Огорчённый отсутствием уроков Есиповой, я позвонил ей и она сегодня пригласила меня к себе, но, когда я пришёл, оказалось, что она едет по хорошей погоде кататься и урок откладывается на завтра. Я искренне обрадовался, что она настолько поправилась, что может ехать кататься.
На улице встретился с Черепниным и разговор наш носил совсем мирный характер. Ругаться и дуться глупо и бесполезно, но его первый спектакль я ему не прощу. Встретил в Консерватории Липинскую и довольно долго с нею разговаривал. Это очень хорошенькая, совсем молоденькая полька из Варшавы, не совсем чисто говорящая по-русски, что к ней даже идёт. Я как-то на её глазах весело болтал с её профессором - Венгеровой; это произвело на молодую ученицу, до смерти боящейся своих учителей, сильное впечатление. Теперь Липинская и ко мне относится с большим почтением. Нас прервал возвратившийся из Москвы Крейслер, который прилип ко мне и без конца оживлённо болтал. Вообще у меня со всеми дирижёрами установились отличные отношения: Дранишникова я очень уважаю, Гаук немного подлиза по природе, но музыку он ловит хорошо и научно дирижирует, Крейслер - рубаха-парень. Твордовский - сдержанный и любезный поляк. Я забежал в класс к Блуменфельду. Он объявил, что проиграл все мои сочинения, кроме 2-й Сонаты, но ничего в них не понял. И на том спасибо. Звонила Бушен и говорила, что на Масленицу она делала éscapade {183} 183 Выходка (фр).
и едет в Москву слушать мой Концерт. Она вообще поклялась присутствовать на всех моих премьерах. Как ни так, а это премьера моего выступления на большом столичном концерте. У меня начинают заводиться настоящие поклонницы. Вечером пошёл на учебный вечер, где дебютировали Крейслер и Гаук с малым оркестром. На манер, как дирижировал в прошлом году я. Оба с честью вышли из своего первого испытания; Крейслер махал немного четырёхугольно, а Гаук совсем хорошо. Я поднёс обоим по маленькой лавровой веточке, чем крайне им польстил. Первые лавры были от меня. Черепнин, очень довольный выступлением малого оркестра, сказал им спич. «Я вижу в вас рвение, горячее отношение к делу, от души желаю, чтобы так всегда продолжалось. А в среду, господа, мы сделаем отдых и занятий с оркестром не будет». «Слава Богу!» - бросил кто-то из оркестра. Потом Черепнин потащил нас пить по бокалу пива в буфет, угощая нас, много и красноречиво говорил, провозгласил тост за здоровье дебютантов и вслед за тем ни с того, ни с сего - за меня, «за процветание того, чем вы одарены, как никто из присутствующих; что, однако, не мешает процветанию вашему и на нашем общем поприще», - указал он на дирижёров. Черепнин сделал мне пакость, забрав себе первый спектакль, так теперь ему стыдно и он подлизывается ко мне. О, знает собака, чьё мясо съела. Я вернулся на учебный вечер.

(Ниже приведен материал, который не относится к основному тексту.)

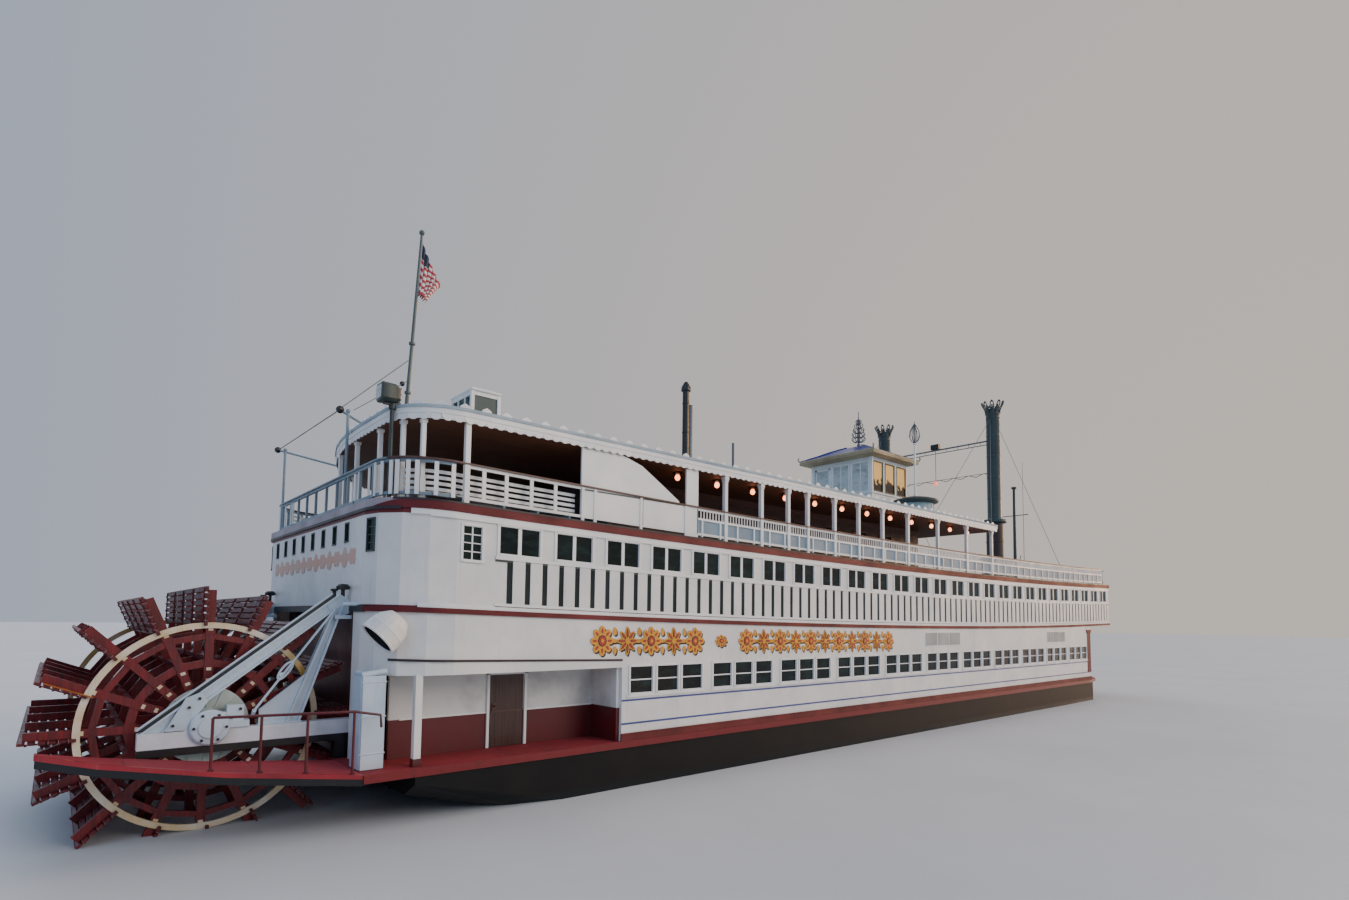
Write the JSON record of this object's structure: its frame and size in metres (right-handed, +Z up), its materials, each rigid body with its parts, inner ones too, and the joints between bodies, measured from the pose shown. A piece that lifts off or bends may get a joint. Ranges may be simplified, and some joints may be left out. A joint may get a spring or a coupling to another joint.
{
  "type": "stern-wheel paddle steamer, 1:2 scale model",
  "caption": "River passenger steamer on a flat-bottomed hull, with a red stern paddle wheel, enclosed decks, an open promenade under a roof, a pilothouse and tall crowned chimneys.",
  "frame": {"origin": "on the floor under the flat bottom, midway between the bow tip and the after side of the wheel, on the centreline", "axes": "+X forward to the bow along the length, +Y to port, +Z up"},
  "size_m": [30.575, 7.06, 10.725],
  "materials": {
    "hull_black": "satin paint, worn",
    "deck_red": "satin paint",
    "guard_red": "satin paint, weathered",
    "bulkhead_red": "satin paint",
    "white_paint": "satin paint",
    "door_brown": "varnished",
    "cabin_brown": "painted boards",
    "roof_blue": "matt paint",
    "black_iron": "painted",
    "machinery": "plain",
    "shaft_steel": "turned",
    "flag_cloth": "woven bunting",
    "wheel_red": "painted planks, wet and worn"
  },
  "bodies": {
    "boat": {"hull": "hull_black", "main_deck": "deck_red", "second_deck": "deck_red", "third_deck": "deck_red", "fantail_guard_starboard": "guard_red", "fantail_guard_port": "guard_red", "stern_bulkhead": "bulkhead_red", "house_side_starboard": "white_paint", "house_side_port": "white_paint", "house_front": "white_paint", "engine_room_wall_starboard": "white_paint", "engine_room_wall_port": "white_paint", "stern_screen_starboard": "white_paint", "stern_screen_port": "white_paint", "cabin_side_starboard": "white_paint", "cabin_side_port": "white_paint", "stern_wall": "white_paint", "cabin_front": "white_paint", "promenade_rail_starboard": "white_paint", "promenade_rail_port": "white_paint", "stern_rail": "white_paint", "bow_rail": "white_paint", "roof_cupola": "white_paint", "pilothouse_side_starboard": "white_paint", "pilothouse_side_port": "white_paint", "pilothouse_aft": "white_paint", "pilothouse_front": "white_paint", "roof_box": "white_paint", "flagpole": "white_paint", "bow_mast": "white_paint", "wheel_beam_starboard": "white_paint", "wheel_beam_port": "white_paint", "beam_brace_starboard": "white_paint", "beam_brace_port": "white_paint", "texas_side_starboard": "cabin_brown", "texas_side_port": "cabin_brown", "texas_aft": "cabin_brown", "texas_forward": "cabin_brown", "roof": "roof_blue", "pilothouse_roof": "roof_blue", "chimney_starboard": "black_iron", "chimney_port": "black_iron", "steam_pipe": "black_iron", "boiler": "machinery", "engine_starboard": "machinery", "engine_port": "machinery", "flag": "flag_cloth"},
    "paddle_wheel": {"wheel_shaft": "shaft_steel", "wheel_buckets": "wheel_red", "wheel_frame_1": "wheel_red", "wheel_frame_2": "wheel_red", "wheel_frame_3": "wheel_red", "wheel_frame_4": "wheel_red", "wheel_frame_5": "wheel_red"},
    "capstan": {"capstan": "black_iron"},
    "rudder_starboard": {"rudder_starboard": "black_iron"},
    "rudder_middle": {"rudder_middle": "black_iron"},
    "rudder_port": {"rudder_port": "black_iron"},
    "engine_room_door_starboard": {"engine_room_door_starboard": "door_brown"},
    "engine_room_door_port": {"engine_room_door_port": "door_brown"}
  },
  "joints": [
    {"name": "wheel_spin", "type": "hinge", "parent": "boat", "child": "paddle_wheel", "pos_m": [-13.5725, 0, 2], "axis": [0, 1, 0], "continuous": true},
    {"name": "capstan_turn", "type": "hinge", "parent": "boat", "child": "capstan", "pos_m": [13.4875, 0, 1.465], "axis": [0, 0, 1], "continuous": true},
    {"name": "rudder_middle_steer", "type": "hinge", "parent": "boat", "child": "rudder_middle", "pos_m": [-11.0625, 0, 0.5], "axis": [0, 0, 1], "range_deg": [-40, 40]},
    {"name": "rudder_starboard_steer", "type": "hinge", "parent": "boat", "child": "rudder_starboard", "pos_m": [-11.0625, -1.3, 0.5], "axis": [0, 0, 1], "range_deg": [-40, 40]},
    {"name": "rudder_port_steer", "type": "hinge", "parent": "boat", "child": "rudder_port", "pos_m": [-11.0625, 1.3, 0.5], "axis": [0, 0, 1], "range_deg": [-40, 40]},
    {"name": "engine_room_door_starboard_hinge", "type": "hinge", "parent": "boat", "child": "engine_room_door_starboard", "pos_m": [-9.6631, -2.75, 1.95], "axis": [0, 0, 1], "range_deg": [0, 100]},
    {"name": "engine_room_door_port_hinge", "type": "hinge", "parent": "boat", "child": "engine_room_door_port", "pos_m": [-9.6631, 2.75, 1.95], "axis": [0, 0, -1], "range_deg": [0, 100]}
  ],
  "couplings": [
    {"joint": "rudder_starboard_steer", "follows": "rudder_middle_steer", "ratio": 1},
    {"joint": "rudder_port_steer", "follows": "rudder_middle_steer", "ratio": 1}
  ]
}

В половину одиннадцатого я принимал у Есиповой урок. Сыграл Бетховена и Шопена: Бетховен почти без указаний, а в Шопене надо ещё подыграться. Программа, кажется, у меня в приличном виде. Выглядит Есипова плохо. Затем я на городской станции купил билет в Москву и заехал к НЯМу, у которого давно не был. Вернувшись домой, играл Концерт и делал кое-какие поправки.